After a generous breakfast buffet we departed Auckland. Almost immediately we were in rolling countryside, dotted with farms and forests. New Zealand’s agricultural importance was immediately obvious. A two-hour drive brought us to the charming, self-proclaimed capital of Kiwiana (all things New Zealand), Otorohanga. The small town memorializes all things Kiwi in a series of displays and signs. It was a fun lunch stop and my group found it to be a great place for souvenir hunting, boasting the best prices on the trip. Our next stop was the Waitomo Glowworm caves. We were taken down into the impressive caverns, given a brief geological history, and eventually boarded flat-bottomed boats in which we glided silently across and underground lake in complete darkness - except for the ceiling illumination of thousands of glowworms. Glowworms are the larvae of the fungus gnat. They live in hammock-like cocoons suspended from the cave roof. They weave sticky, spiderweb-like threads that hang down, glowing with luminescence. Insects are attracted to the light, get stuck, and are reeled in. But for us, it was simply a mysterious display of thousands of greenish-blue lights over our heads. It was a magical experience.
After the caves we continued to Cambridge where we dispersed to area farms for a homestay. In keeping with our travel values of making cultural connections, the group was divided into groups of 4 and taken home to spend a night on a local farm. Based on the enthusiastic sharing of the group the next morning, it was a highlight of the tour. Maia and I stayed on a small sheep farm where we enjoyed a swimming pool, a delicious home-cooked dinner and breakfast, and great conversations with our hosts. It was a great look into the lives and attitudes of everyday Kiwis.

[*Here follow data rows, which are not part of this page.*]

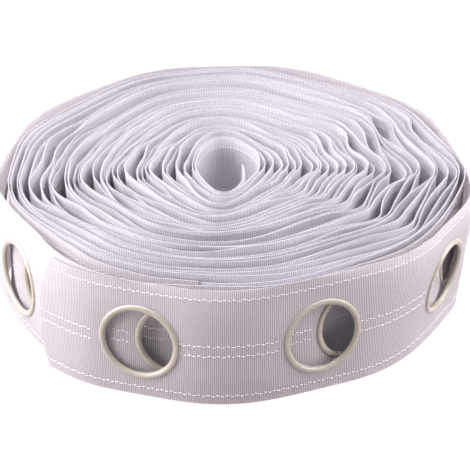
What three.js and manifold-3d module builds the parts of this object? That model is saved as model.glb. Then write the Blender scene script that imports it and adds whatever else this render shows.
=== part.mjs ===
// A loose roll of white curtain heading tape, standing on its edge, with moulded eyelets.
// Millimetres, +Z up. The free end of the tape lies at the front left, and -Y is the front.
import * as THREE from 'three';
import { mergeVertices } from 'three/addons/utils/BufferGeometryUtils.js';
import Module from 'manifold-3d';

const wasm = await Module();
wasm.setup();

// Tape
const TAPE_WIDTH = 100;
const TAPE_THICKNESS = 1.5;
const EDGE_BAND = 15;
const BEND_STEPS = 4;
const FLAT_STEPS = 4;

// Eyelets
const EYELET_OUTER_RADIUS = 32.6;
const EYELET_BORE_RADIUS = 27.75;
const EYELET_SLEEVE_RADIUS = 29.5;
const EYELET_RIM = 1.9;
const EYELET_HEIGHT = 48;
const FLAT = 33.2;
const EYELET_SEGMENTS = 20;
const CLEARANCE = 0.3;

// Wound body
const ROLL_GAP = 5.4;
const ROLL_TOP = 100;
const TURN_BANDS = 7;
const GROOVE_TIGHT = 1.6;
const GROOVE_LOOSE = 16;
const KINK = 0.035;
const HOLE = { x: -6.5, y: -0.5, halfWidth: 23.5, halfDepth: 54 };

// Second turn. Its eyelets lie this much further along the tape than the outer turn's, and face
// this share of the way towards the next eyelet's facing
const SECOND_EYELET_SHIFT = 31;
const SECOND_FACING_SHARE = 0.22;
const SECOND_TURN_GAP = 5.4;

// Where the outer turn passes, from its free end once around. facing is the direction of the outer
// face in degrees, flat the half length kept straight, lift the height of the lower edge, foot and
// brim how far the lower and the upper edge lean in from the middle. The second turn's eyelet sits
// inside by the next figure, and the last one is how far the second turn's upper edge leans in.
const STATIONS = [
  { x: -138, y: -155.5, facing: -128, flat: 0, lift: 0, foot: 6, brim: 6, inside: 0, inner: 0 },
  { x: -72, y: -188.5, facing: -108, flat: FLAT, lift: 0, foot: 1, brim: 1, inside: 10.8, inner: -2 },
  { x: 66, y: -179.5, facing: -66, flat: FLAT, lift: 0, foot: 1, brim: 0, inside: 10.8, inner: -3 },
  { x: 165.5, y: -90, facing: -31, flat: FLAT, lift: 0, foot: 5, brim: 0, inside: 12.5, inner: -3 },
  { x: 188, y: 42, facing: 11, flat: FLAT, lift: 0, foot: 7, brim: 0, inside: 18, inner: -3 },
  { x: 119, y: 149, facing: 51, flat: FLAT, lift: 1, foot: 4, brim: 1, inside: 16, inner: -2 },
  { x: -6, y: 199, facing: 92, flat: FLAT, lift: 2, foot: 2, brim: 1, inside: 10, inner: -1 },
  { x: -128, y: 145, facing: 131, flat: FLAT, lift: 3, foot: 3, brim: 1, inside: 12.6, inner: 1 },
  { x: -188, y: 28, facing: 172, flat: FLAT, lift: 5, foot: 6, brim: 2, inside: 11.4, inner: -1 },
  { x: -170, y: -102.5, facing: 209, flat: FLAT, lift: 6, foot: 6, brim: 5, inside: 11.2, inner: 4 },
];
const TAIL_END_COLUMN = 2;

const degrees = THREE.MathUtils.degToRad;
const mix = THREE.MathUtils.lerp;

// Outward normal of a column that faces a given direction.
function normalOf(facing) {
  return new THREE.Vector2(Math.cos(degrees(facing)), Math.sin(degrees(facing)));
}

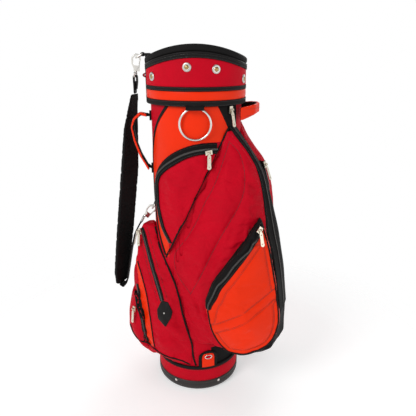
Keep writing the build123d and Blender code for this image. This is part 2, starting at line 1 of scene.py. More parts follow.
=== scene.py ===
"""Looks of a soft golf cart bag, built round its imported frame.

Metres, +Z up, the bag's front face towards -Y, the same frame as the part. Outlines drawn on the front
view are (across, up) in millimetres; places on the tube are (angle from the front, height).
"""

import json
from math import atan2, cos, degrees, pi, radians, sin, sqrt

import bmesh
import bpy
import numpy as np
from mathutils import Matrix, Vector, noise
from mathutils.bvhtree import BVHTree

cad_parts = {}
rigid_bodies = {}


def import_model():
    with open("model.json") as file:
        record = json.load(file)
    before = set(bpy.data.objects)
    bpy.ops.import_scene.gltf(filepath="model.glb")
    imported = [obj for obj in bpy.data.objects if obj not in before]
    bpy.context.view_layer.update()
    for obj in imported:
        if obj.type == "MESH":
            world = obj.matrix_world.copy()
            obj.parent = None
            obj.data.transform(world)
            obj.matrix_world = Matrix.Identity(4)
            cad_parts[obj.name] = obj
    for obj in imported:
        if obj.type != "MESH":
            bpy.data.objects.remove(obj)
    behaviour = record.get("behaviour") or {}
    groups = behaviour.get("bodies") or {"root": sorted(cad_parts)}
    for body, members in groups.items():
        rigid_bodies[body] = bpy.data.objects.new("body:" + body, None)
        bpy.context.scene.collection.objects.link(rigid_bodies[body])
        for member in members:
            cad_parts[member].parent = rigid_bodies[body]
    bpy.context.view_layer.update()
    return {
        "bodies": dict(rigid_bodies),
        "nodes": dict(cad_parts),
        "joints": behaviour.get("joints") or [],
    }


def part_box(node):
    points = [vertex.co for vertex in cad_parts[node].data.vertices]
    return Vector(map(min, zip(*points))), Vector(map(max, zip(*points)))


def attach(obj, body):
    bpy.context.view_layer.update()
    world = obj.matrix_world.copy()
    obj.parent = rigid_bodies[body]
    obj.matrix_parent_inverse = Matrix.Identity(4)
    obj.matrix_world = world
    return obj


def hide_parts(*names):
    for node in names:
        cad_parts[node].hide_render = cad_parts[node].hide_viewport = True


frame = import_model()
NODES = frame["nodes"]
JOINTS = {joint["child"]: joint for joint in frame["joints"]}
MM = 0.001

# ---- Sizes taken from the frame ------------------------------------------------------------------
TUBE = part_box("body_cover")[1].x                 # outer radius of the tube's cover
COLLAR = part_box("cuff_wrap")[1].x                # outer radius of the collar's wrap
COLLAR_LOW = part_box("cuff_tapes")[0].z
COLLAR_MIDDLE_LOW, COLLAR_MIDDLE_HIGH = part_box("cuff_orange_band")[0].z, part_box("cuff_orange_band")[1].z
COLLAR_TAPE_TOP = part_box("cuff_tapes")[1].z
RIM_TOP, RIM_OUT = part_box("rim_trim")[1].z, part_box("rim_trim")[1].x
CUP_OUT, CUP_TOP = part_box("base_cup")[1].x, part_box("base_cup")[1].z
BAND_TOP, PIPING_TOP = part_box("base_band")[1].z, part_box("base_piping")[1].z
SADDLE_RADIUS = 276 * MM                         # the rim dips at both sides like a saddle

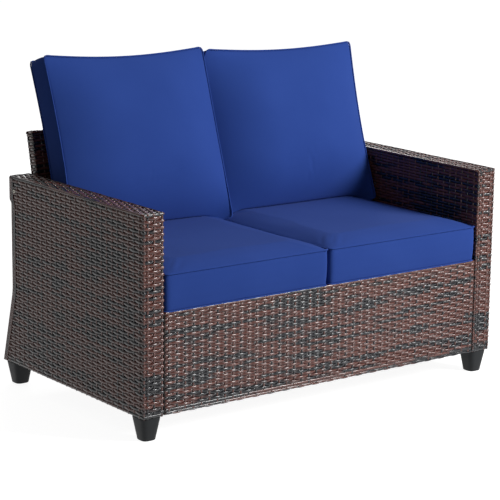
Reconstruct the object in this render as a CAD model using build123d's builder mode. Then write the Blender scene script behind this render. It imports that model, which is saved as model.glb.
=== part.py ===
from build123d import *
import os
from math import atan, cos, radians, sin, tan

# A two-seat patio loveseat that ships flat: two woven arms, a woven seat base and a woven
# back panel on welded tube frames, bolted together, with two seat and two back cushions.
# X runs across the seat, Y from the front to the back and Z up. The origin is on the floor,
# in the middle of the plan. The left side is the one at -X.

# Overall sizes
overall_width = 1160.0
overall_depth = 680.0
seat_height = 324.0
arm_height = 574.0
back_height = 690.0
foot_height = 62.0

# Arms
arm_width = 64.0
arm_rear_margin = 25.0
arm_band = 62.0
arm_overhang = 9.0
arm_rake_height = 262.0
arm_bend_radius = 150.0
arm_tube = 18.0
arm_wall = 1.2
arm_round = 5.0
brace_bar = 10.0
brace_front_height = 266.0
brace_rear_share = 0.92
weave_thick = 3.0

# Seat base
base_depth = 582.0
base_tube = 20.0
base_wall = 1.2
cross_bar_count = 3
deck_thick = 4.0
apron_thick = 3.0
apron_gap = 2.0

# Back panel
back_lean = 12.0
back_tube = 25.0
back_wall = 1.2
back_post_count = 4
back_round = 6.0

# Feet
foot_bottom = 40.0
foot_top = 57.0
foot_round = 4.0
foot_inset = 34.0
foot_plate = 50.0
foot_rim = 5.0
stud_radius = 4.0
stud_length = 40.0
stud_depth = 26.0

# Bolts, washers and nuts
bolt_radius = 3.0
bolt_hole_radius = 3.3
head_radius = 5.5
head_height = 2.8
head_taper = 20.0
socket_radius = 2.3
socket_depth = 1.6
washer_radius = 7.0
washer_thick = 1.2
nut_radius = 5.5
nut_height = 5.0
stud_nut_radius = 7.5
stud_nut_height = 6.5
thread_gap = 0.05
bolt_spare = 2.0
side_bolt_shares = (0.12, 0.5, 0.86)
back_bolt_shares = (-0.82, -0.3, 0.3, 0.82)

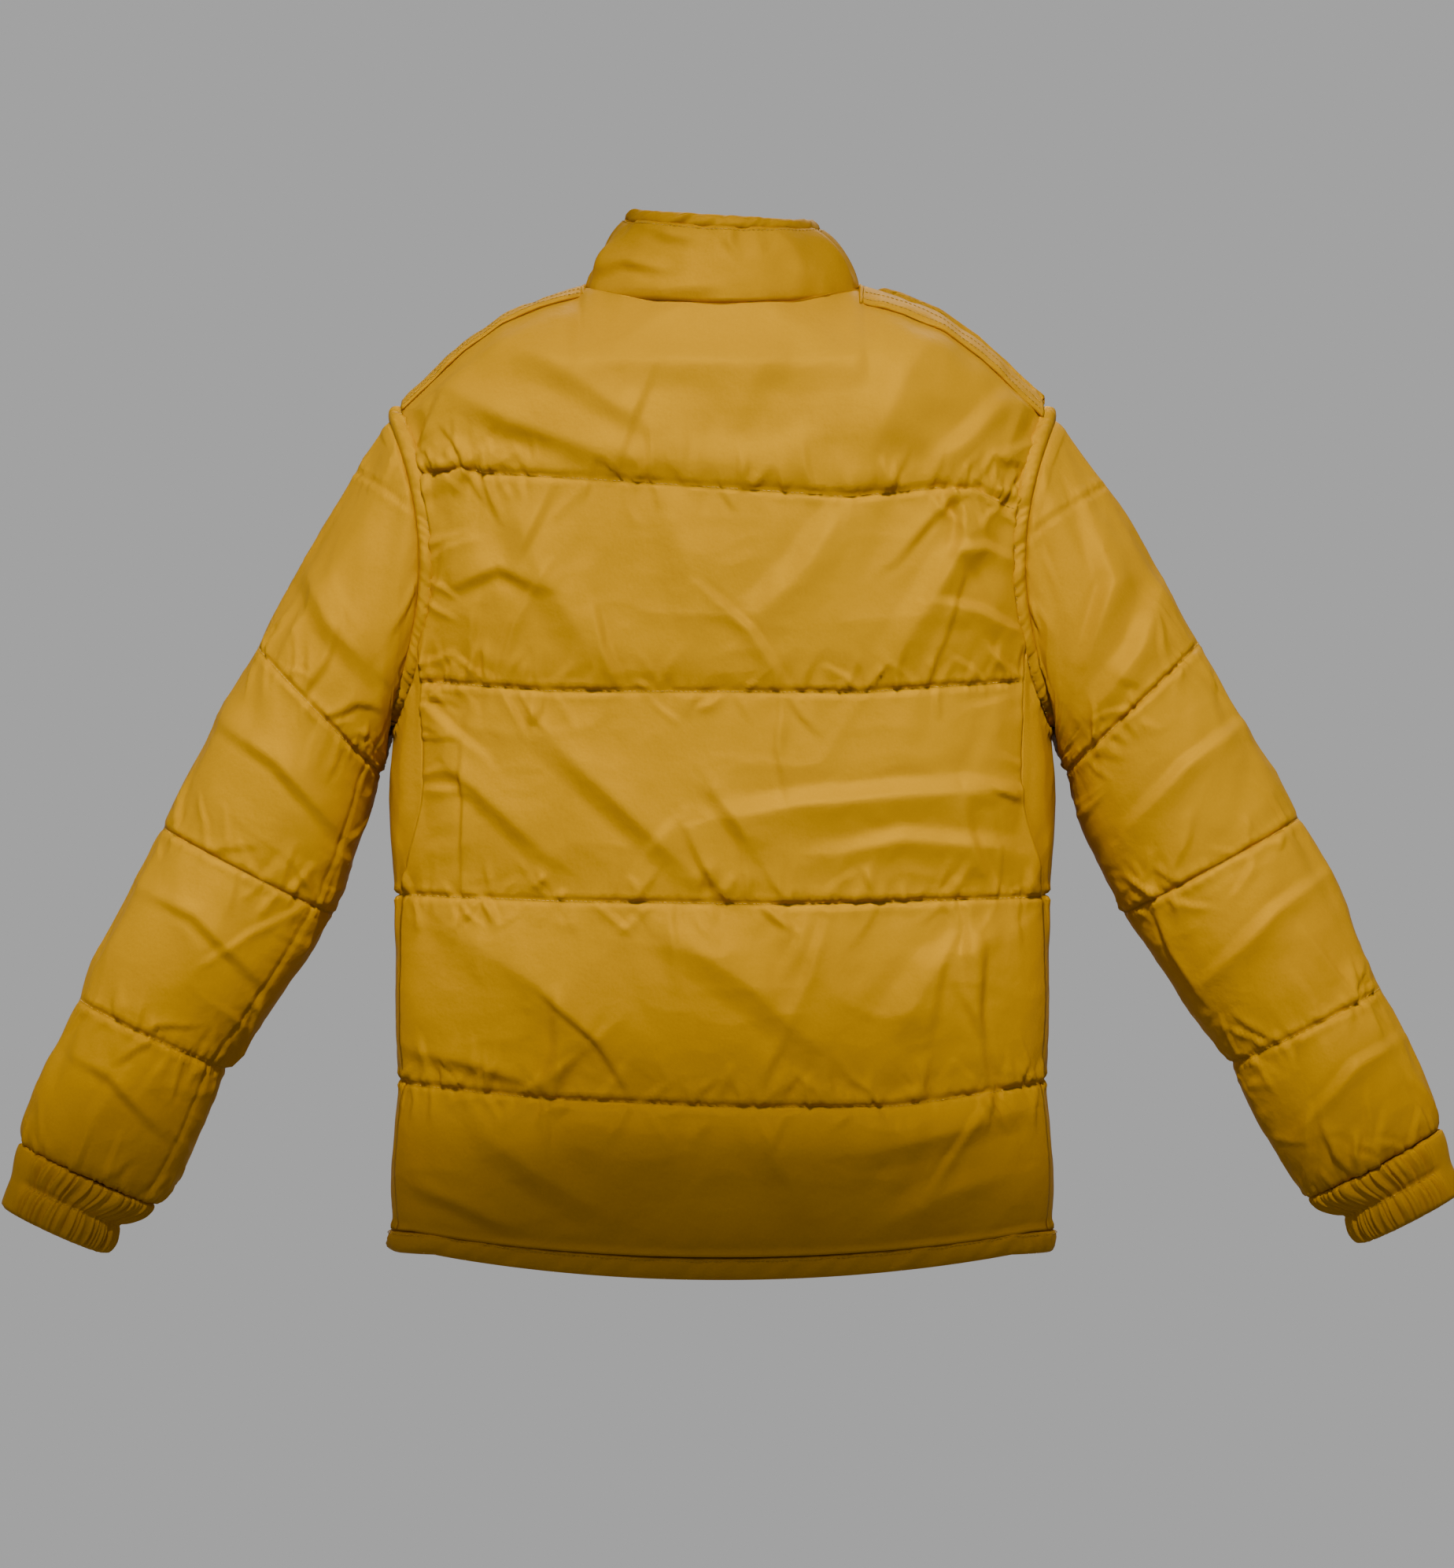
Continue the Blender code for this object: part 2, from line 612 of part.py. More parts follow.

Our group reassembled in Cambridge and headed for a local stud farm, swapping homestay stories along the way. Cambridge is a famous horse breeding and training region. We visited Cambridge Stud Farms where we were treated to a tour of the facilities and a show. We learned about horses, their care, breeding, and training, toured the stables, and even had a chance to ride a champion racehorse. We rounded out our morning with a lovely lunch stop at Mamaku Blue, a blueberry farm outside Rotorua. After learning about blueberry cultivation and the fine nutritional merits of blueberries we sampled products ranging from blueberry wines and liquors to jams and honeys. There were even blueberry dog biscuits (we passed on the sampling). We were dropped at our Rotorua hotel by mid-afternoon. In the early evening we gathered for a happy hour at the Pig and Whistle, a local institution.
Kiwi agriculture was on display again this morning as we started with a sheep shearing show. As stated, they know how to put on a show and the sheep did not disappoint. Then it was on to Whakarewarewa thermal village where we viewed some of Rotorua’s famous geothermal wonders, but more importantly, learned about the Maori people who have made their homes there for centuries. Our guide, a local Maori woman, was warm, welcoming, and full of information about the thermal features and Maori cultural life. She seemed especially proud of Maori traditions of living in harmony with the land. We learned about everything from communal bathing to tribal justice, and even how to boil an egg in a morning glory pool. We also enjoyed a Maori cultural performance which included the ritual challenge/welcome, Maori music and singing, the graceful “Poi” dance (women swing poi or flax balls on strings to the rhythm), and the “haka”. The haka is the warrior’s chant traditionally used to intimidate enemies before battle. The World Cup Champion NZ Rugby team famously performs the haka before their matches (a good example of how Maori culture is still present in modern NZ society). The aggressive chanting, bellicose posturing, stomping, slapping of chests, and intimidating facial expressions (eyes bugging and tongues out) make for a riotous and entertaining performance.
During a free afternoon, a number of our group extended their sight-seeing by visiting the nearby Buried Village - a 19th-century Maori village that was covered by a volcanic eruption, sort of a Maori Pompeii. While I found the actual site a bit underwhelming, our guide was charming, the setting lovely, and the site included a rather impressive waterfall. Next Maia (my 13-year old daughter and official Imprint assistant) and I headed out to the Zorb, a NZ adventure invention. We squeezed into a giant plastic ball and rolled down a hill. One can be strapped in or slosh around freely (with water added) and choose between a straight or zig-zag track. It was great fun and a highlight for Maia. That night we had a traditional Maori feast, the Hangi, at our hotel. Included was a second Maori performance. It was essentially the same show as seen earlier in the day, but the music is so enjoyable, the performers so good, and the atmosphere so fun, that we enjoyed it completely, even a second time. Participants were chosen from the audience and several from our group tried our hands at being intimidating in the haka.